Food: We ate at Dotty's in Etna, a nice burgers and shakes place.

Darin Mcquoid

May 31
After Kidder Creek, we ate lunch and Zach investigated what else we could do in the area.  Patterson was very low and the road was gated so he directed us to Shackleford Falls, which ended up being a fun park and huck at the low flow.  There was still a pocket on the left to be avoided, so we were studious about safety, but it proved easy to stay safe at this flow.

Campsite: A roadside spot along the Scott River that doubled as a nice put-in.  41.634000, -123.093322

June 1

I had done this run once a number of years ago.  An overnight rainstorm led to many of us waking up in puddles, and high water.  A few of us decided to paddle while many decided to head home (it was our last day of that trip).  We put in below the landslide rapid, Joni Randall and I and followed Lucas Glick as he read-and-ran the river, I think the hole in White House is still the largest hydraulic iv'e ever seen in a rapid I was running.

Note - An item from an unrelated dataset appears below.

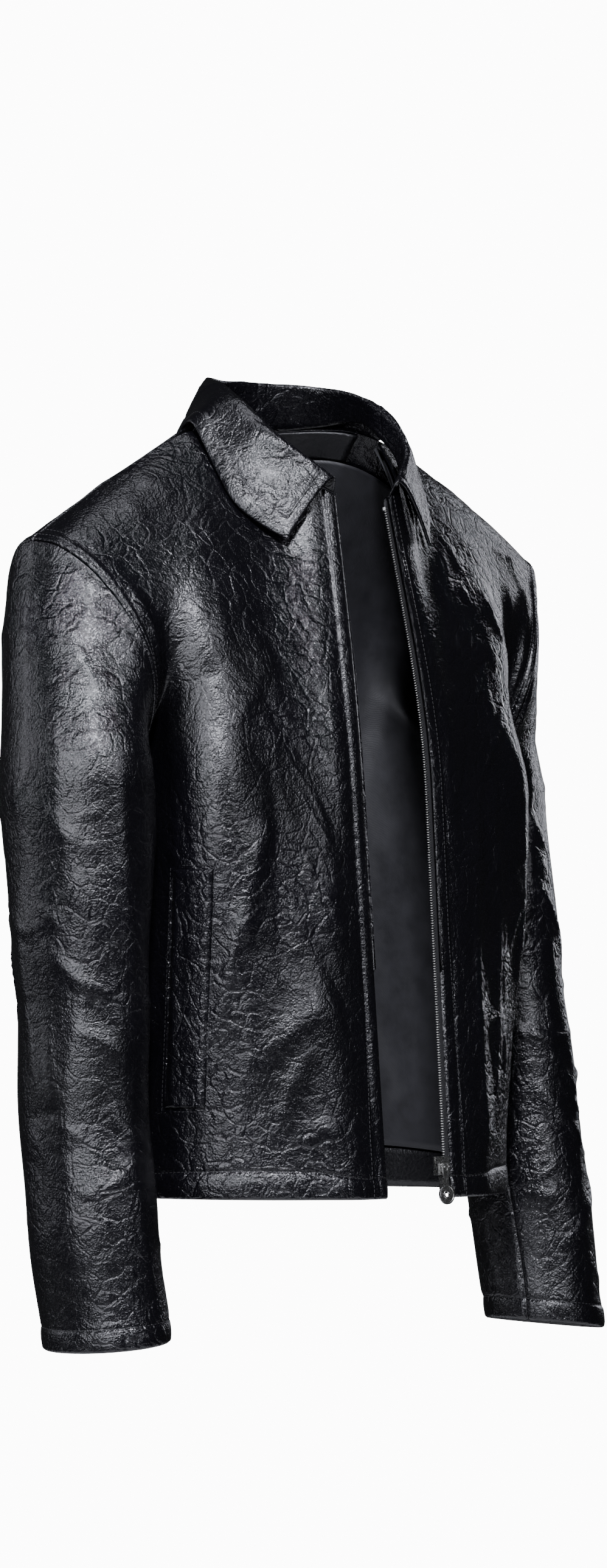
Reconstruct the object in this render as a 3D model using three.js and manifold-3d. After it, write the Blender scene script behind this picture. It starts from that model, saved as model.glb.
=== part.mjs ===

This time around things were at medium-low flows of 1,000 cfs on the Scott Gauge, which was enjoyable.  We got the shuttle situation all boggled up but after 2 hours returned from what ended up being a 6 mile shuttle (we had driven over 40 miles) to a worried Ben and Priscilla.  The take out for the short section we had been looking for is at Townsend Gulch (41.688529, -123.083061).

The landslide rapid ended up being not too hard, but blind.  I scouted from a brushy island to the right twice and gave verbal beta.  Ben and Zach ran down the main flow, Priscilla and I took a line with a couple boofs on the right at the crux.

The next 6 miles were classic, mostly IV with a couple IV+ or V- rapids.  We scouted White House as a group, and one other time Priscilla hopped out to give us the line.  We all really enjoyed the run. 

Campsite: We made the drive home to Salem, after a pit stop at OTT's 50 year anniversary party in Grants Pass.

Food: Five Mary's Burgerhouse in Fort Jones.  I'd go back, meals were in the $15 range.  This seems like the hot spot as far as date night goes in Fort Jones.